I knew part of the problem that I felt physical poop-ish (for lack of better adjective) was that I just wasn’t getting the energy and nutrients I needed. My diet, which seemed so altruistic and admirable, was causing me to slowly degrade, physically and emotionally. And I knew that God was telling me that the way I was eating was not what He wanted for me.
This revelation is a hard pill to swallow. A big, hard, trying pill. I want to help the planet. I want to help animals. But I certainly cannot do so if I am too weak to DO ANYTHING. And how morally wrong would it be to claim to want to help the world by being vegan, yet am really eating a plant-based diet because I’m actually scared to eat a piece of chicken I don’t know the nutrition facts about?
In the end, I knew/know that eating unrestricted, unfettered, without reservation or fear IS the key to full recovery. And sadly, I cannot do it being vegan. I need to be able to challenge myself by eating a hamburger and not being concerned about how much saturated fat there is in it. I need to be able to order a three-egg omelet with pancakes. I need to challenge the notion that there are only certain types of food that are “good” or “bad” and that in fact, my body needs all types of nutrients in order to live and thrive.
So what does this all mean? It means that last night, I ate chicken for the first time in….well….I’m not sure. It means that I am eating chicken again tonight. It means that I am actually thinking, “Wow, I think I want to eat some fish this weekend and maybe a burger later or corned beef for dinner.”
Going back to an omnivorous diet doesn’t mean that I have totally abandoned my core ethics and beliefs. I am still aware of my actions, I still don’t use leather products, I still don’t use soaps or cleansers that have been tested on animals, and I still teach my children that animals are God’s wonderful creatures that should be shown love like any other person.
Ironically, eating ALL types of food versus just plants actually makes me a more real, ethical person.
Eating all foods means that I am trying to totally heal myself and understand and accept that I cannot do it being plant-based. It means that this revelation doesn’t make me a failure or a bad person–it just shows that I need to take care of myself so that I can be the individual that God intended me to be…and that person is one with strength, energy and drive to live a selfless life that gives back to others (animals included!) and makes a difference (for the better!) in our world.
It is incredibly scary to write this post.

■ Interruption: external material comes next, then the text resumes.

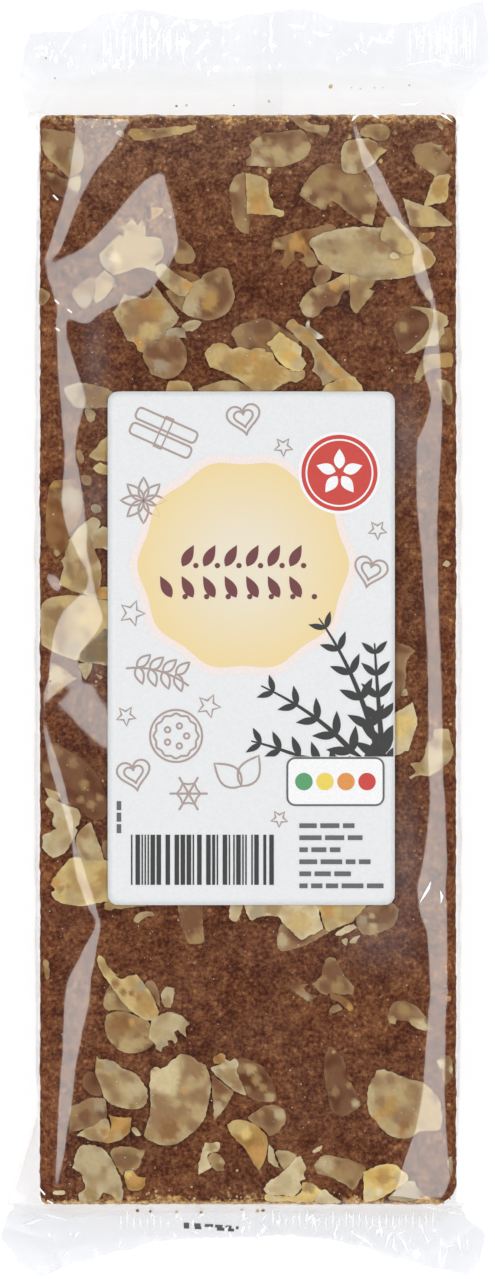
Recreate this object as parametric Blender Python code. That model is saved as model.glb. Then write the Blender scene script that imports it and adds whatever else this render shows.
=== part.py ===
# A speculaas bar with almond flakes on top, sealed in a clear film pack with a paper label.
# It lies flat. +Y runs along the bar to the end with the wide fin, +Z is up, and the
# origin is under the middle of the pack. Lengths are in metres, angles in degrees.

import math

import bmesh
import bpy
from mathutils import Vector, noise

MM = 0.001

# The baked bar
BAR_WIDTH = 82.8 * MM
BAR_LENGTH = 217.4 * MM
BAR_HEIGHT = 16.0 * MM
BAR_X = 0.5 * MM
BAR_Y = -4.1 * MM
EDGE_ROUNDING = 2.2 * MM
ROUNDING_MIDDLE = 0.3
EDGE_DROP = 1.3 * MM
CRUST_SWELL = 0.25 * MM
CRUST_SWELL_LENGTH = 14 * MM

# The paper label
LABEL_WIDTH = 57.3 * MM
LABEL_LENGTH = 102.5 * MM
LABEL_X = 1.15 * MM
LABEL_Y = -1.85 * MM
LABEL_THICKNESS = 0.25 * MM
LABEL_CORNER = 2.0 * MM
LABEL_GAP = 0.3 * MM

# The film, which the flakes and the label hold a little above the crust
SHELF_RISE = 1.1 * MM
SHELF_SLOPE = 1.6 * MM
SIDE_SLACK = 1.3 * MM
SIDE_LEVELS = 4
FIN_THICKNESS = 0.9 * MM
FIN_HEIGHT = 7.6 * MM
FIN_WAVE = 1.1 * MM
FIN_WAVE_LENGTH = 27 * MM
FIN_CRINKLE = 0.5
FIN_CRINKLE_LENGTH = 8 * MM
SEAL_CLOSING = 1.5
GRID_PITCH = 6.0 * MM
FLAT_ANGLE = 0.2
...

I feel like my journey is never linear, never predictable, never ordinary or planned. But that’s ok because I know that life is the same way. We are all constantly changing and evolving and making mistakes and getting right back up and rectifying those errors. So, thank you to those who have actually read this long, rambling post. ;-). I will be sure to update you more on this journey…and if you would like to share about your experiences in recovery (or even from going plant-based back to an omnivorous diet), I’d love to hear from you!